### SUPPLIED INFORMATION:

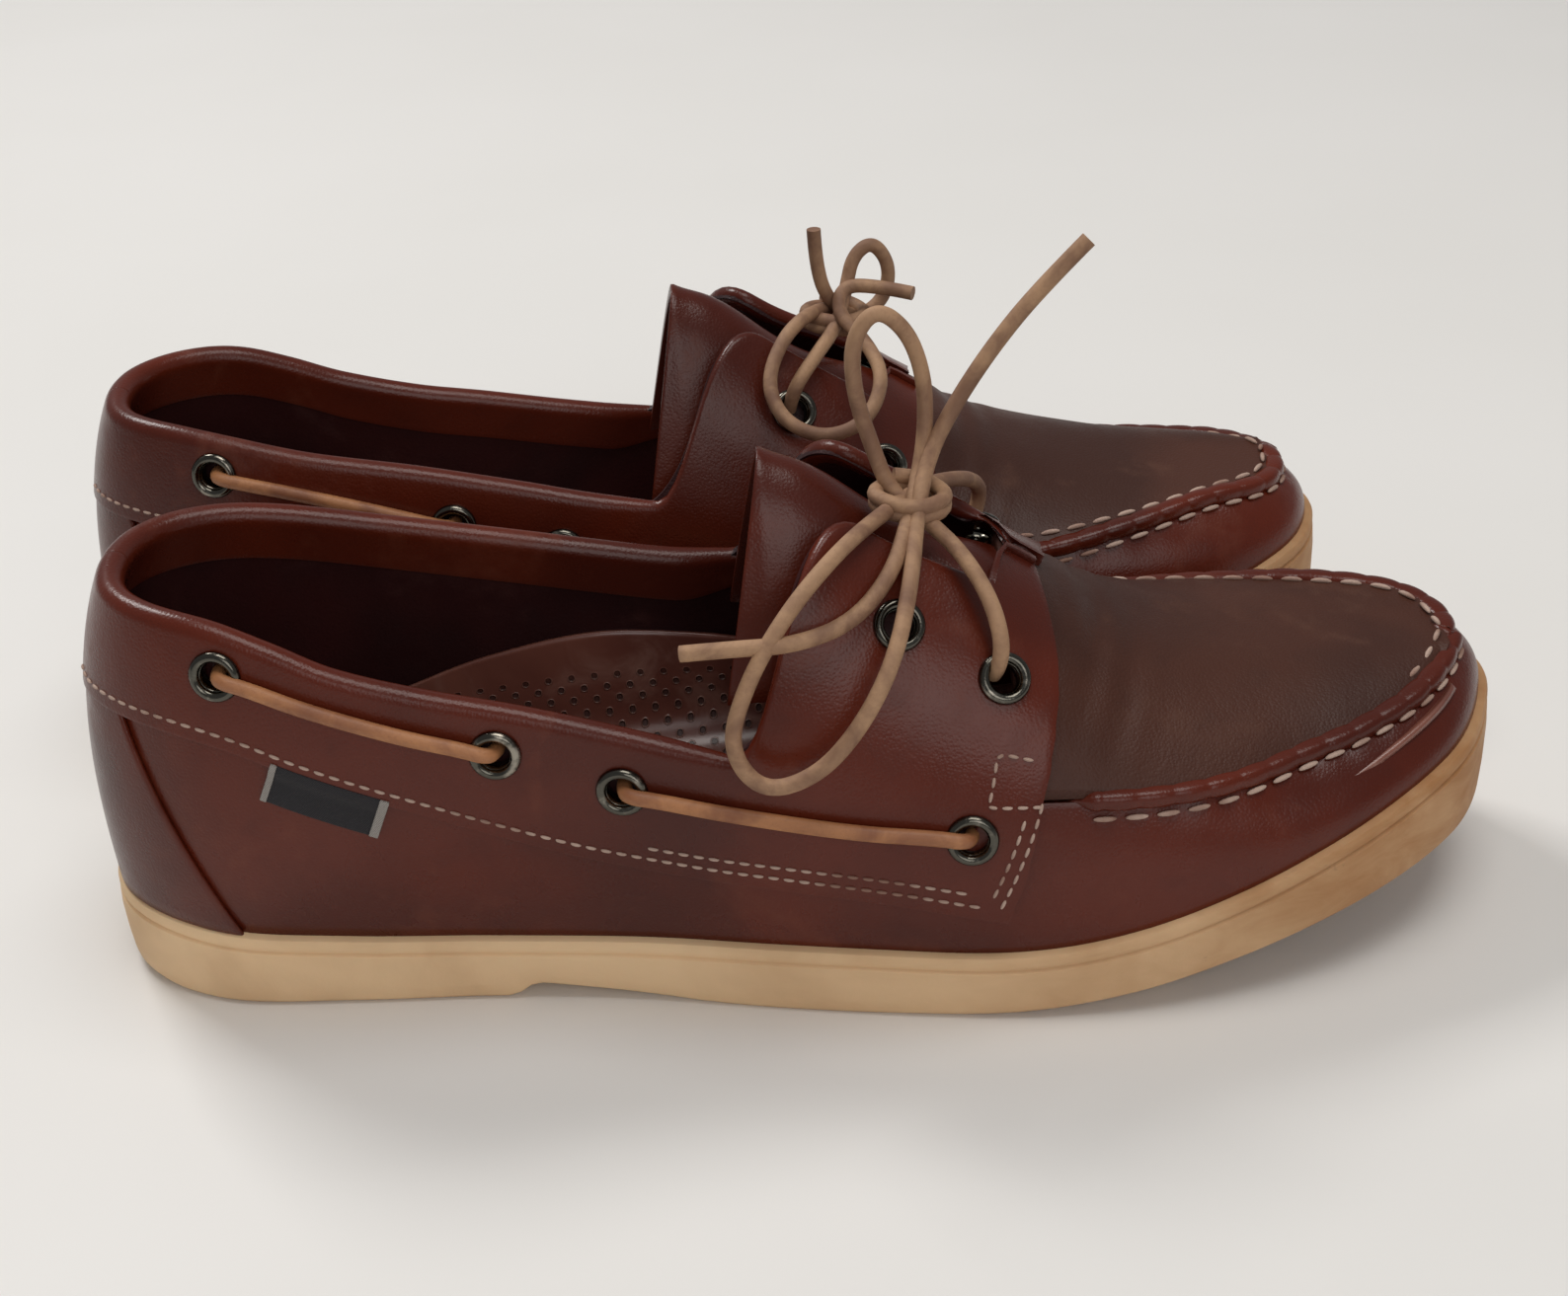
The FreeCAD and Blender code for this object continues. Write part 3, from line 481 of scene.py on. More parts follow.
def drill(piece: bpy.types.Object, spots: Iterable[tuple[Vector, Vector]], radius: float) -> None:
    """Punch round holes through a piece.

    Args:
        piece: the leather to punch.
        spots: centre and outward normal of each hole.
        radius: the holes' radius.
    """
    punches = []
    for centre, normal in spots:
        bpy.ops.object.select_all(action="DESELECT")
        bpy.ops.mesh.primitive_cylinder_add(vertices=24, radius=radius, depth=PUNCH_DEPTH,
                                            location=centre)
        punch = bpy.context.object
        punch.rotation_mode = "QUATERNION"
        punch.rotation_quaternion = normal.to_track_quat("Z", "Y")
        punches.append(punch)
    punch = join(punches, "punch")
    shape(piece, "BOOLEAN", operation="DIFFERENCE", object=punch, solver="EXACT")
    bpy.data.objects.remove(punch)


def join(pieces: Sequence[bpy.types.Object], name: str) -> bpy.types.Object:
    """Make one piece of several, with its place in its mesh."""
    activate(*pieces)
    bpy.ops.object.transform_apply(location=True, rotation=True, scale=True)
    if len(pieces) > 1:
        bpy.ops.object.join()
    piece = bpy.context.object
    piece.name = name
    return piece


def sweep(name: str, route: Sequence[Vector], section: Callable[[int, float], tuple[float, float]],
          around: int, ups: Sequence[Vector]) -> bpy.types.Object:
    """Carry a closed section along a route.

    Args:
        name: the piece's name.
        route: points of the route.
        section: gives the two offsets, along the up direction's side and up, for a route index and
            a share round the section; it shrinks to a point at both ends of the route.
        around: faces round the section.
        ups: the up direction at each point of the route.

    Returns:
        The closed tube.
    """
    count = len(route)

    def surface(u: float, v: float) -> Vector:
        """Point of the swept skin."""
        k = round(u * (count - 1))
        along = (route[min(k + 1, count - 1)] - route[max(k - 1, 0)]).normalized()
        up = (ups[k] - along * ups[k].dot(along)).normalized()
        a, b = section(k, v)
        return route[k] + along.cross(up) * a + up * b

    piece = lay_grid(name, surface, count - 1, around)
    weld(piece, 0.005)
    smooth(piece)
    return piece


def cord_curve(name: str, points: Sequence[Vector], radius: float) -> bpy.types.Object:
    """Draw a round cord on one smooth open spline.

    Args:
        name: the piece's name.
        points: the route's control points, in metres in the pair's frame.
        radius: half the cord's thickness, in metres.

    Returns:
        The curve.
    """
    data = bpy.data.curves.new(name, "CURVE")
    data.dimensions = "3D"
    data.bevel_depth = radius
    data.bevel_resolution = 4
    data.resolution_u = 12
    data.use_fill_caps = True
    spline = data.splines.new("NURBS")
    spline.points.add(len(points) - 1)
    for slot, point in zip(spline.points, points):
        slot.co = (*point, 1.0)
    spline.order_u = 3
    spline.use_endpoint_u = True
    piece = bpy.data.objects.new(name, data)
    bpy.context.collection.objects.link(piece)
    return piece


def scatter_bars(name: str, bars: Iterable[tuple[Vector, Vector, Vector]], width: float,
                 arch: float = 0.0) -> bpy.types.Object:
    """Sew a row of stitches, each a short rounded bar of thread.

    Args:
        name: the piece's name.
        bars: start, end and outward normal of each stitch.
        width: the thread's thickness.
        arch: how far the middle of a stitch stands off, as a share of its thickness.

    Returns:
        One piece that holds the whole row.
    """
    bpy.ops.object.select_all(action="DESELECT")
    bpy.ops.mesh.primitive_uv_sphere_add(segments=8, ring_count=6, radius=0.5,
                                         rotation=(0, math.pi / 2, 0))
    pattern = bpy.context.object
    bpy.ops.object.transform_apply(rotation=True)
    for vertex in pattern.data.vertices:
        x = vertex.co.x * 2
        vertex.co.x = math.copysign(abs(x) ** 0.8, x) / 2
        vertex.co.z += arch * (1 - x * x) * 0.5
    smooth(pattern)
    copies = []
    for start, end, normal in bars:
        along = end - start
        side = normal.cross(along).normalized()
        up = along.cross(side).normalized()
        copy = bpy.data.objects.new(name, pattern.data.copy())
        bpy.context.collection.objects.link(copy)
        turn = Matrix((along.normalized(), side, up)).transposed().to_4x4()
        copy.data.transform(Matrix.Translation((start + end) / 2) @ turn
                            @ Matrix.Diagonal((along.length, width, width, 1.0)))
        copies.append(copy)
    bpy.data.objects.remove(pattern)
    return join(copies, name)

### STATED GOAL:
Reproduce the data in full, exactly as presented.

### SOLUTION TO THE EXERCISE:
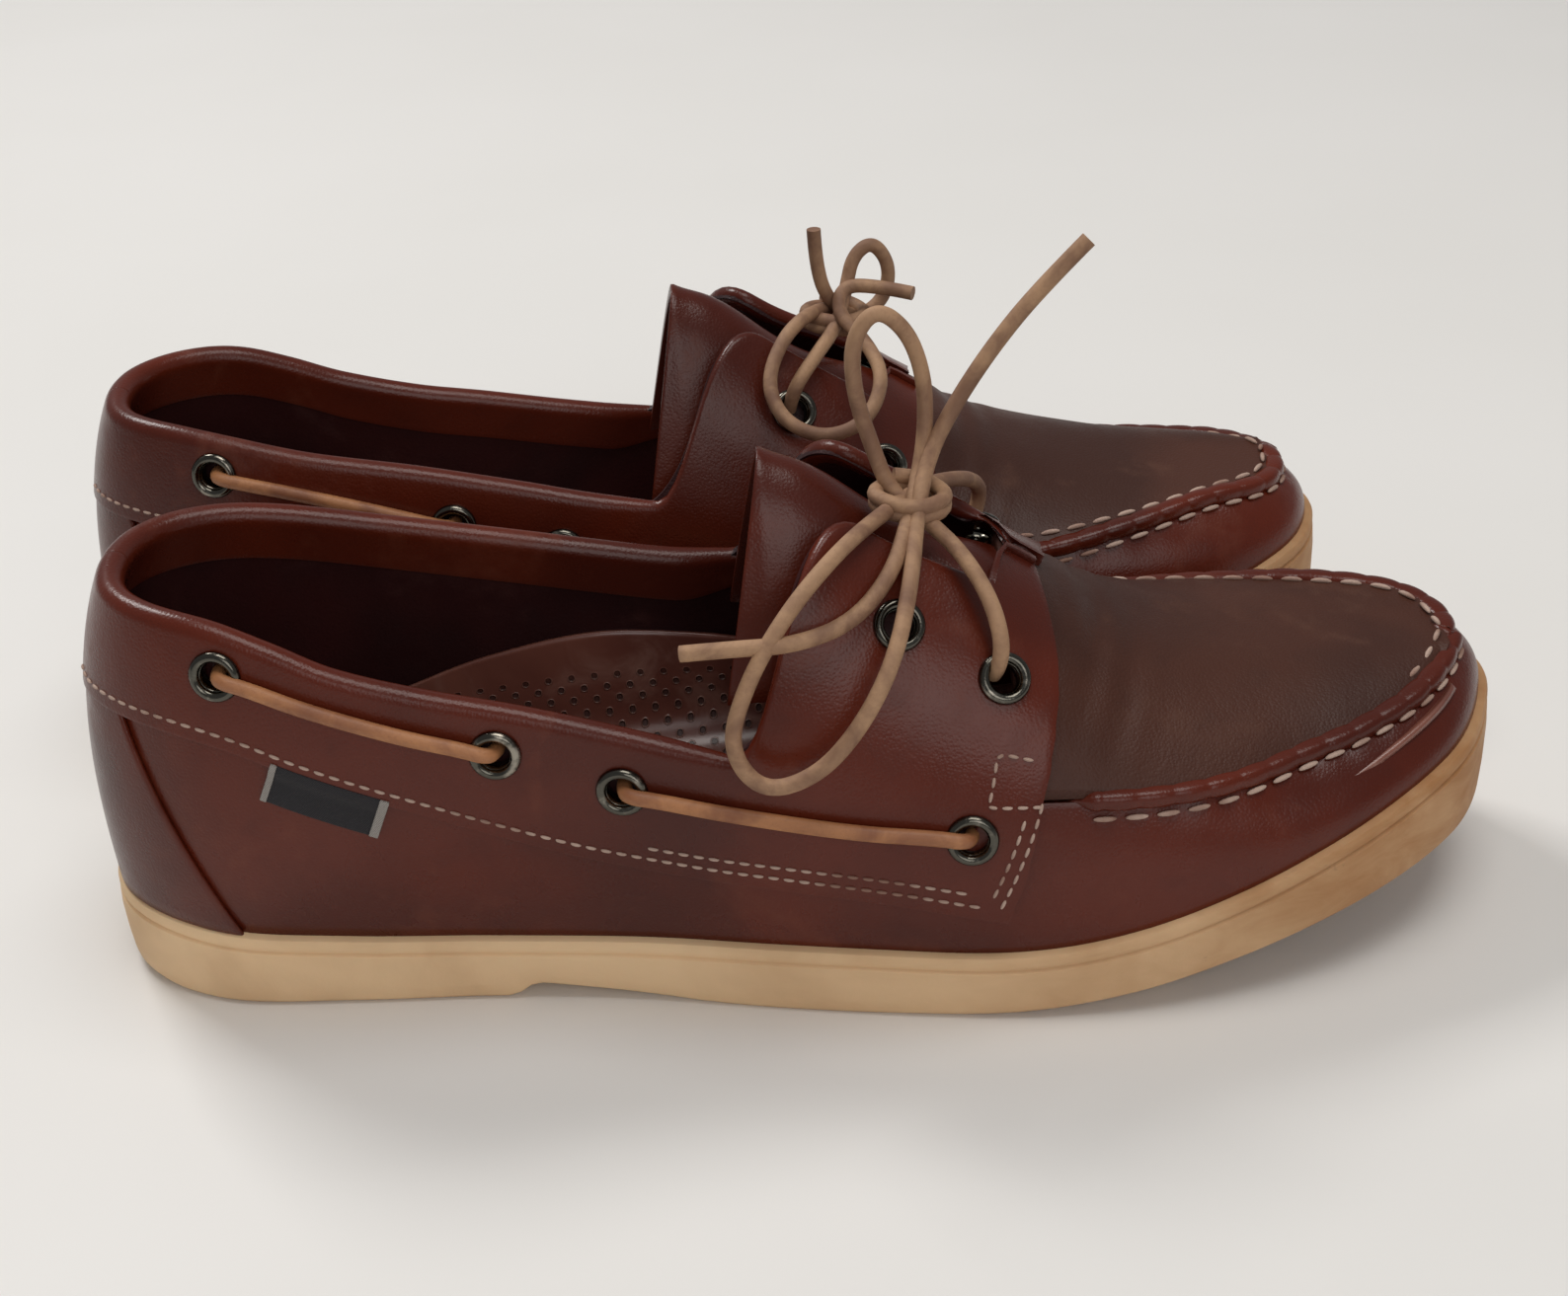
The FreeCAD and Blender code for this object continues. Write part 3, from line 481 of scene.py on. More parts follow.
def drill(piece: bpy.types.Object, spots: Iterable[tuple[Vector, Vector]], radius: float) -> None:
    """Punch round holes through a piece.

    Args:
        piece: the leather to punch.
        spots: centre and outward normal of each hole.
        radius: the holes' radius.
    """
    punches = []
    for centre, normal in spots:
        bpy.ops.object.select_all(action="DESELECT")
        bpy.ops.mesh.primitive_cylinder_add(vertices=24, radius=radius, depth=PUNCH_DEPTH,
                                            location=centre)
        punch = bpy.context.object
        punch.rotation_mode = "QUATERNION"
        punch.rotation_quaternion = normal.to_track_quat("Z", "Y")
        punches.append(punch)
    punch = join(punches, "punch")
    shape(piece, "BOOLEAN", operation="DIFFERENCE", object=punch, solver="EXACT")
    bpy.data.objects.remove(punch)


def join(pieces: Sequence[bpy.types.Object], name: str) -> bpy.types.Object:
    """Make one piece of several, with its place in its mesh."""
    activate(*pieces)
    bpy.ops.object.transform_apply(location=True, rotation=True, scale=True)
    if len(pieces) > 1:
        bpy.ops.object.join()
    piece = bpy.context.object
    piece.name = name
    return piece


def sweep(name: str, route: Sequence[Vector], section: Callable[[int, float], tuple[float, float]],
          around: int, ups: Sequence[Vector]) -> bpy.types.Object:
    """Carry a closed section along a route.

    Args:
        name: the piece's name.
        route: points of the route.
        section: gives the two offsets, along the up direction's side and up, for a route index and
            a share round the section; it shrinks to a point at both ends of the route.
        around: faces round the section.
        ups: the up direction at each point of the route.

    Returns:
        The closed tube.
    """
    count = len(route)

    def surface(u: float, v: float) -> Vector:
        """Point of the swept skin."""
        k = round(u * (count - 1))
        along = (route[min(k + 1, count - 1)] - route[max(k - 1, 0)]).normalized()
        up = (ups[k] - along * ups[k].dot(along)).normalized()
        a, b = section(k, v)
        return route[k] + along.cross(up) * a + up * b

    piece = lay_grid(name, surface, count - 1, around)
    weld(piece, 0.005)
    smooth(piece)
    return piece


def cord_curve(name: str, points: Sequence[Vector], radius: float) -> bpy.types.Object:
    """Draw a round cord on one smooth open spline.

    Args:
        name: the piece's name.
        points: the route's control points, in metres in the pair's frame.
        radius: half the cord's thickness, in metres.

    Returns:
        The curve.
    """
    data = bpy.data.curves.new(name, "CURVE")
    data.dimensions = "3D"
    data.bevel_depth = radius
    data.bevel_resolution = 4
    data.resolution_u = 12
    data.use_fill_caps = True
    spline = data.splines.new("NURBS")
    spline.points.add(len(points) - 1)
    for slot, point in zip(spline.points, points):
        slot.co = (*point, 1.0)
    spline.order_u = 3
    spline.use_endpoint_u = True
    piece = bpy.data.objects.new(name, data)
    bpy.context.collection.objects.link(piece)
    return piece


def scatter_bars(name: str, bars: Iterable[tuple[Vector, Vector, Vector]], width: float,
                 arch: float = 0.0) -> bpy.types.Object:
    """Sew a row of stitches, each a short rounded bar of thread.

    Args:
        name: the piece's name.
        bars: start, end and outward normal of each stitch.
        width: the thread's thickness.
        arch: how far the middle of a stitch stands off, as a share of its thickness.

    Returns:
        One piece that holds the whole row.
    """
    bpy.ops.object.select_all(action="DESELECT")
    bpy.ops.mesh.primitive_uv_sphere_add(segments=8, ring_count=6, radius=0.5,
                                         rotation=(0, math.pi / 2, 0))
    pattern = bpy.context.object
    bpy.ops.object.transform_apply(rotation=True)
    for vertex in pattern.data.vertices:
        x = vertex.co.x * 2
        vertex.co.x = math.copysign(abs(x) ** 0.8, x) / 2
        vertex.co.z += arch * (1 - x * x) * 0.5
    smooth(pattern)
    copies = []
    for start, end, normal in bars:
        along = end - start
        side = normal.cross(along).normalized()
        up = along.cross(side).normalized()
        copy = bpy.data.objects.new(name, pattern.data.copy())
        bpy.context.collection.objects.link(copy)
        turn = Matrix((along.normalized(), side, up)).transposed().to_4x4()
        copy.data.transform(Matrix.Translation((start + end) / 2) @ turn
                            @ Matrix.Diagonal((along.length, width, width, 1.0)))
        copies.append(copy)
    bpy.data.objects.remove(pattern)
    return join(copies, name)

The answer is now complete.